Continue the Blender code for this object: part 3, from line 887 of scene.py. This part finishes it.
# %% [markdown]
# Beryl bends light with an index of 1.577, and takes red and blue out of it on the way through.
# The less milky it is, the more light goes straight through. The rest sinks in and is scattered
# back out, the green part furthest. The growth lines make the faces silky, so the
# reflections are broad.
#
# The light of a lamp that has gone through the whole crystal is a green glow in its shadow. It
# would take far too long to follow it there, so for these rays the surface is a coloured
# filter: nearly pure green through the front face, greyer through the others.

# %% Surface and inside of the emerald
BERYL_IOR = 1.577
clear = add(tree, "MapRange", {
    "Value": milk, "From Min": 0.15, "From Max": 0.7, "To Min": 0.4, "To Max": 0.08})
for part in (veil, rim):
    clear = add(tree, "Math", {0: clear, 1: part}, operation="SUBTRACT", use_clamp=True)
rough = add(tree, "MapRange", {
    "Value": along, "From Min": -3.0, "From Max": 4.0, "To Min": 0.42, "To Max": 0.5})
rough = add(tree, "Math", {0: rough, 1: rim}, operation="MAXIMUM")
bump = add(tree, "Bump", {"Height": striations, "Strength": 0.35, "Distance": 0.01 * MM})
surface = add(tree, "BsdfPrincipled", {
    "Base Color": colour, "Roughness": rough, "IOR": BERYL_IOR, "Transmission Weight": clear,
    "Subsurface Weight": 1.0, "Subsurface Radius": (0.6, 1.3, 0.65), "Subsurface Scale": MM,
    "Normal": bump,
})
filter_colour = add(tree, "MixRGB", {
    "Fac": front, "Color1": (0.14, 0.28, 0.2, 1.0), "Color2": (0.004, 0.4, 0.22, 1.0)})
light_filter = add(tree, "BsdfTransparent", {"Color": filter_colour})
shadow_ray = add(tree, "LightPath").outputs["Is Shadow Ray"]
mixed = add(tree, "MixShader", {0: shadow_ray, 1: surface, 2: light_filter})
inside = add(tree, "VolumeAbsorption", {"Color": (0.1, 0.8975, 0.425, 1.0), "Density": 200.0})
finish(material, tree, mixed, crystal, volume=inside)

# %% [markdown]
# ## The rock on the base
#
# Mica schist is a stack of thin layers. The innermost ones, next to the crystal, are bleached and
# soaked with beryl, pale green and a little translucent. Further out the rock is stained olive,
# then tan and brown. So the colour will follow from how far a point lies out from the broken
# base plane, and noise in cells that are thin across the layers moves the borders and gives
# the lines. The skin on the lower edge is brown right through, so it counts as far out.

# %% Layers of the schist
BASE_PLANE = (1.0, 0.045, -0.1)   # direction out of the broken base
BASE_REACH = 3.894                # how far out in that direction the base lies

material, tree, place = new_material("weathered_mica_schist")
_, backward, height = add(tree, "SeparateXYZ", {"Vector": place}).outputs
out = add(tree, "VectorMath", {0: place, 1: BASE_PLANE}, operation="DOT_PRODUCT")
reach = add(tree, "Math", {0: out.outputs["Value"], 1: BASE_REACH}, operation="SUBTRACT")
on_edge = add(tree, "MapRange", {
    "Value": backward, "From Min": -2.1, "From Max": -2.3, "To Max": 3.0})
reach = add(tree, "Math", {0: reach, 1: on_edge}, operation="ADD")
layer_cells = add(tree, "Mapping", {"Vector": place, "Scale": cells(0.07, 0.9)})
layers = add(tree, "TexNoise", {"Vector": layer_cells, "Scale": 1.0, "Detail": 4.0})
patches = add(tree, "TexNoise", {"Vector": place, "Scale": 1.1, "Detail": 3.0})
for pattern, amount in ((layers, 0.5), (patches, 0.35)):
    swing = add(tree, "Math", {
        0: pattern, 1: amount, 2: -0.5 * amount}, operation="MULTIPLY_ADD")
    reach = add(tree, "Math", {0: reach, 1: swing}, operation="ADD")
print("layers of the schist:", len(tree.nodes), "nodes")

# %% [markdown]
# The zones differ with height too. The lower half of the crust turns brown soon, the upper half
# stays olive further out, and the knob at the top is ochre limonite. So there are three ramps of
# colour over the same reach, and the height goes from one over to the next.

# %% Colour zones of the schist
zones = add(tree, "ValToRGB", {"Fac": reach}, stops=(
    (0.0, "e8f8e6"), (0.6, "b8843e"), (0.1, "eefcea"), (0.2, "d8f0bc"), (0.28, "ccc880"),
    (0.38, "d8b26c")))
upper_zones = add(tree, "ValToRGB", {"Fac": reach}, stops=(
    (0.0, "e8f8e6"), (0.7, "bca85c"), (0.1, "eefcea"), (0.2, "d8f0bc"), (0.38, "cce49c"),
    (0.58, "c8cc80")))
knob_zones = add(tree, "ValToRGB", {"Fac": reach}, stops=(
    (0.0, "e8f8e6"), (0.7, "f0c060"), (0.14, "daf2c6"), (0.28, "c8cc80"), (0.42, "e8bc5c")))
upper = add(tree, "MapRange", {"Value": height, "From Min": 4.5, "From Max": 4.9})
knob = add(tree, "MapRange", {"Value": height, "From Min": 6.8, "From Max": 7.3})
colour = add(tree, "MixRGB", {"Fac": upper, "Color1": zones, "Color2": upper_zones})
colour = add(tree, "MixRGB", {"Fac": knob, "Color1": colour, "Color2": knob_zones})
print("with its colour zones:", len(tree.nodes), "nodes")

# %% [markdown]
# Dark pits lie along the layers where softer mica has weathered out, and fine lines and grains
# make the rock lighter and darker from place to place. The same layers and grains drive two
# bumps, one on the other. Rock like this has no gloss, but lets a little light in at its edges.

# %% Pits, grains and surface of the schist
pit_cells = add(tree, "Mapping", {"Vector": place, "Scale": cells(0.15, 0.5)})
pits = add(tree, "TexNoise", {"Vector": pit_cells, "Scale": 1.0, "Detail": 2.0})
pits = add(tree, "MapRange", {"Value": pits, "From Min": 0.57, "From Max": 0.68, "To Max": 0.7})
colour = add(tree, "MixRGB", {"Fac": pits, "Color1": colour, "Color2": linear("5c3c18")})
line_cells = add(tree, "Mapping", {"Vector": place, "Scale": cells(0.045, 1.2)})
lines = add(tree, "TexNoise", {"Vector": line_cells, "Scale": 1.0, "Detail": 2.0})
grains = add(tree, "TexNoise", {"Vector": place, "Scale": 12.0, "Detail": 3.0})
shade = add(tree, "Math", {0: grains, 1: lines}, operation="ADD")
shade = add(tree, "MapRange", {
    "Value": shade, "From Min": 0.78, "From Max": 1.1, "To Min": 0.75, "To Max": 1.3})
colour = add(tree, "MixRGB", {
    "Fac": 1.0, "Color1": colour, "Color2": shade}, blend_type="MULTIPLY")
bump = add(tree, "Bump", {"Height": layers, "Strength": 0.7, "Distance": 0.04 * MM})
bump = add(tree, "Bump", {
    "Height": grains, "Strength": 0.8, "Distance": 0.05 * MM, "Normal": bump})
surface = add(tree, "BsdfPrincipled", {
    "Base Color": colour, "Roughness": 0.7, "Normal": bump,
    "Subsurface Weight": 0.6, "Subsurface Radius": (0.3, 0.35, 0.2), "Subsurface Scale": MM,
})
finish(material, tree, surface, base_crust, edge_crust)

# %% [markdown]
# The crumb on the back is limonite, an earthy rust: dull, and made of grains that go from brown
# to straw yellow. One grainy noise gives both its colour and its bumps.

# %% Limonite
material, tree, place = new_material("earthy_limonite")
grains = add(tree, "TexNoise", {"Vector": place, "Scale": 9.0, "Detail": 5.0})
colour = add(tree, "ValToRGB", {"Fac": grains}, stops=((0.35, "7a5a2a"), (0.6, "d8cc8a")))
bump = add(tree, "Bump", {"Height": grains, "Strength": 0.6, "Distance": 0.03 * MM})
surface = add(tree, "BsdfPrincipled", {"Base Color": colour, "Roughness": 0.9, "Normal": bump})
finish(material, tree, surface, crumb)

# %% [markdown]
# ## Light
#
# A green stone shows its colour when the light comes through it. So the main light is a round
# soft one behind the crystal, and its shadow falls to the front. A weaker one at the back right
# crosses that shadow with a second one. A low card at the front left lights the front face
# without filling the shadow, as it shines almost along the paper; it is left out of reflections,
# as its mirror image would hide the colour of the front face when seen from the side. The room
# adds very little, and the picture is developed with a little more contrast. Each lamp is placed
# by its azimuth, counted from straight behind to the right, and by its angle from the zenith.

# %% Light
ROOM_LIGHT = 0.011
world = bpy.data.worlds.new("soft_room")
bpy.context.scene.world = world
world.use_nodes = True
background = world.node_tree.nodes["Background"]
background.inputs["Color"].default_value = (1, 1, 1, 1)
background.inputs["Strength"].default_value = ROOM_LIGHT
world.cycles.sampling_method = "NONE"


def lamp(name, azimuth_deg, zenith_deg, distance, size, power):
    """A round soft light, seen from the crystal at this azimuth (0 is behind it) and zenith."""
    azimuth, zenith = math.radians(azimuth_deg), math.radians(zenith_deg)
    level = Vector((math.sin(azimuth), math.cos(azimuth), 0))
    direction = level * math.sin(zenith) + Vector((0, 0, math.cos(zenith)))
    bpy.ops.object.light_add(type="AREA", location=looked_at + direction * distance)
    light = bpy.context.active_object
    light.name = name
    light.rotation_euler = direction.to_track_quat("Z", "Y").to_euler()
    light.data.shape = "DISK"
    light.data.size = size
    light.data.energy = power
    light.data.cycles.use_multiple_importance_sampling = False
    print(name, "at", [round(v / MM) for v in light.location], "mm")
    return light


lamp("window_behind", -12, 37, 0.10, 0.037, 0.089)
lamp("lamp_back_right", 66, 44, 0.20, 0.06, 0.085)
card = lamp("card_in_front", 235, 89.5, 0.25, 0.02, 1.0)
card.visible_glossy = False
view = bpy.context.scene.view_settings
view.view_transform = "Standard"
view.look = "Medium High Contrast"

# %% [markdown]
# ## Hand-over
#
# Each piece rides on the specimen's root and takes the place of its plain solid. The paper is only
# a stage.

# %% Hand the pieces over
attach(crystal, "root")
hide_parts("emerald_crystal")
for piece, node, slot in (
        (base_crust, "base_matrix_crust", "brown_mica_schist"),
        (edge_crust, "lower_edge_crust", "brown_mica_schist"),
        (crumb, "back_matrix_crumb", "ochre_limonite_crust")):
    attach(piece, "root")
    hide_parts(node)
* * *
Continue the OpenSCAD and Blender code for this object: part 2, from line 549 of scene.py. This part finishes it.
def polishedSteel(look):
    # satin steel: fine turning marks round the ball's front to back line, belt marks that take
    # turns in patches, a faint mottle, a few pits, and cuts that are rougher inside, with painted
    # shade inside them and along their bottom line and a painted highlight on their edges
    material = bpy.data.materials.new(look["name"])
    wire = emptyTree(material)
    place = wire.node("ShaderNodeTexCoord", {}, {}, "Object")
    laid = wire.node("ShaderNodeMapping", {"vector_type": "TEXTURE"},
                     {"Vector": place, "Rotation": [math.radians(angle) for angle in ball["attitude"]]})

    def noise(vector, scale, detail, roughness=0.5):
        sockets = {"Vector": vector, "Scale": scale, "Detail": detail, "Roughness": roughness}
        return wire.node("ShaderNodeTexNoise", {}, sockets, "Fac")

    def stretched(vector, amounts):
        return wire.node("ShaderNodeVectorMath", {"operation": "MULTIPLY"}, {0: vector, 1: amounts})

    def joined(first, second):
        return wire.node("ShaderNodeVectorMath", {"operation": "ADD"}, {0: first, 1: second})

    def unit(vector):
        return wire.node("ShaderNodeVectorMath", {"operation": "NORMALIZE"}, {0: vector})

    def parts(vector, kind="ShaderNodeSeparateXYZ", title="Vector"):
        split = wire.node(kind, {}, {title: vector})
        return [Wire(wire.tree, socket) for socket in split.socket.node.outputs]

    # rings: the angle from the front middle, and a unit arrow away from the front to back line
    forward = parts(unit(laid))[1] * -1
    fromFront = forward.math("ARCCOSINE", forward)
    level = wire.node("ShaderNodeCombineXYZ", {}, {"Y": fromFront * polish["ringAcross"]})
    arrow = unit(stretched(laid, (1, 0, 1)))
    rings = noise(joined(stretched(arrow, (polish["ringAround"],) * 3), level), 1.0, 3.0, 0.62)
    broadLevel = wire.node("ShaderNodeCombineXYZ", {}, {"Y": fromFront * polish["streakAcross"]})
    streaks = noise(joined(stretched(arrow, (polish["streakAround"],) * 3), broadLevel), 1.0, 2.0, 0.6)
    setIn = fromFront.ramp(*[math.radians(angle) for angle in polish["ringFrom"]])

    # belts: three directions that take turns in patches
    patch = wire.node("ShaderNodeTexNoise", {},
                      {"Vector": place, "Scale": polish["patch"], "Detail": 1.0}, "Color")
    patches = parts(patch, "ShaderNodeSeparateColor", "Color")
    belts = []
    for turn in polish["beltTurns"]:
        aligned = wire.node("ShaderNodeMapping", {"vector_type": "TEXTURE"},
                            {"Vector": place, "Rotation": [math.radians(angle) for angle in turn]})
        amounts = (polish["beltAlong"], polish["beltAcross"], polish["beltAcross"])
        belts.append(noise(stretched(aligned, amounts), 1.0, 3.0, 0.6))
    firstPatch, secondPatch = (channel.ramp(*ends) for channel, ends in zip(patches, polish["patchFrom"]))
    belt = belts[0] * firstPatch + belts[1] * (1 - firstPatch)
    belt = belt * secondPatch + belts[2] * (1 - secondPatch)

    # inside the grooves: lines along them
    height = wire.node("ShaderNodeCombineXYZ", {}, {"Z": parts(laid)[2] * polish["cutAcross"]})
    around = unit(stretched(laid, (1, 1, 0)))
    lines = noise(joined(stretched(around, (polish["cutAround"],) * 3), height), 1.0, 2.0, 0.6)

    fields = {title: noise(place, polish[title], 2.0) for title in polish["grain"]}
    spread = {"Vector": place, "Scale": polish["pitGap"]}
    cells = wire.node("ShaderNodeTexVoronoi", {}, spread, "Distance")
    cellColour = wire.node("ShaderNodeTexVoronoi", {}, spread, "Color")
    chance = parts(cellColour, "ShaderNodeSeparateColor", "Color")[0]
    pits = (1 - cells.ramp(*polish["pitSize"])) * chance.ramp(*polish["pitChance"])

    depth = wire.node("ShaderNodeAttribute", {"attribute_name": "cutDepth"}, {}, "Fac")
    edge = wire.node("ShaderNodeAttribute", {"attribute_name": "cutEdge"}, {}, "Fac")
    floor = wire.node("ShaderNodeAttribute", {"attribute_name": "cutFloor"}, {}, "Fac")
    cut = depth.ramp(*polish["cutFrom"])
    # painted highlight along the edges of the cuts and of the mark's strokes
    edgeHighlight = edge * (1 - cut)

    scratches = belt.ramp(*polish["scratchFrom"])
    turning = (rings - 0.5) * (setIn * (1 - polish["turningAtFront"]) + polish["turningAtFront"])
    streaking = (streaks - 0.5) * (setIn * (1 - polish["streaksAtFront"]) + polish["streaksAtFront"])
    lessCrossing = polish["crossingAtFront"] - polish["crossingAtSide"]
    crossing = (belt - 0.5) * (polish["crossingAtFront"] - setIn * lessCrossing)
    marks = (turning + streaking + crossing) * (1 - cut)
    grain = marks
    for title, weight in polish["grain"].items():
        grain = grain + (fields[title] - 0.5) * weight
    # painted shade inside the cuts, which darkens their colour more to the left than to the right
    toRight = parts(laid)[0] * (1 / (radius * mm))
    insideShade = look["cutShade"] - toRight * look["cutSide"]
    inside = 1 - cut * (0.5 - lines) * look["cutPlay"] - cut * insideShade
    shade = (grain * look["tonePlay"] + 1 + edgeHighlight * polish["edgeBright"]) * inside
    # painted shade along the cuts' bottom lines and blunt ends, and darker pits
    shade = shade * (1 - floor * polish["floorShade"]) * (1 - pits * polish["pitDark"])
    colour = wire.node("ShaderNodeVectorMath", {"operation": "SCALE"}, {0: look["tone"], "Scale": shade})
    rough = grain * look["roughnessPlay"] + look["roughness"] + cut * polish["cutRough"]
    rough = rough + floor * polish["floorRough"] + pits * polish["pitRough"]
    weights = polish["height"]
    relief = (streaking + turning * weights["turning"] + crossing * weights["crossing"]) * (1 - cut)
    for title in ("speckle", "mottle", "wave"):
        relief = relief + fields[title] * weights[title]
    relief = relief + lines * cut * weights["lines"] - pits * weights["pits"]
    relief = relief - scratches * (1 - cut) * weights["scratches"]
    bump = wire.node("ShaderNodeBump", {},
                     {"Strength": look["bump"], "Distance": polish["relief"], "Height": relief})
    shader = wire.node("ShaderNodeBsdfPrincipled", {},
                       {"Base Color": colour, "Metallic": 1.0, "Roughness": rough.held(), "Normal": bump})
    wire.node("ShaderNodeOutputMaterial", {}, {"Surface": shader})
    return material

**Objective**
Return, unchanged, the run of lines above that opens with the line containing "# %% Hand the pieces over" and closes with the line containing "hide_parts(node)". Include both.

**Written response**
# %% Hand the pieces over
attach(crystal, "root")
hide_parts("emerald_crystal")
for piece, node, slot in (
        (base_crust, "base_matrix_crust", "brown_mica_schist"),
        (edge_crust, "lower_edge_crust", "brown_mica_schist"),
        (crumb, "back_matrix_crumb", "ochre_limonite_crust")):
    attach(piece, "root")
    hide_parts(node)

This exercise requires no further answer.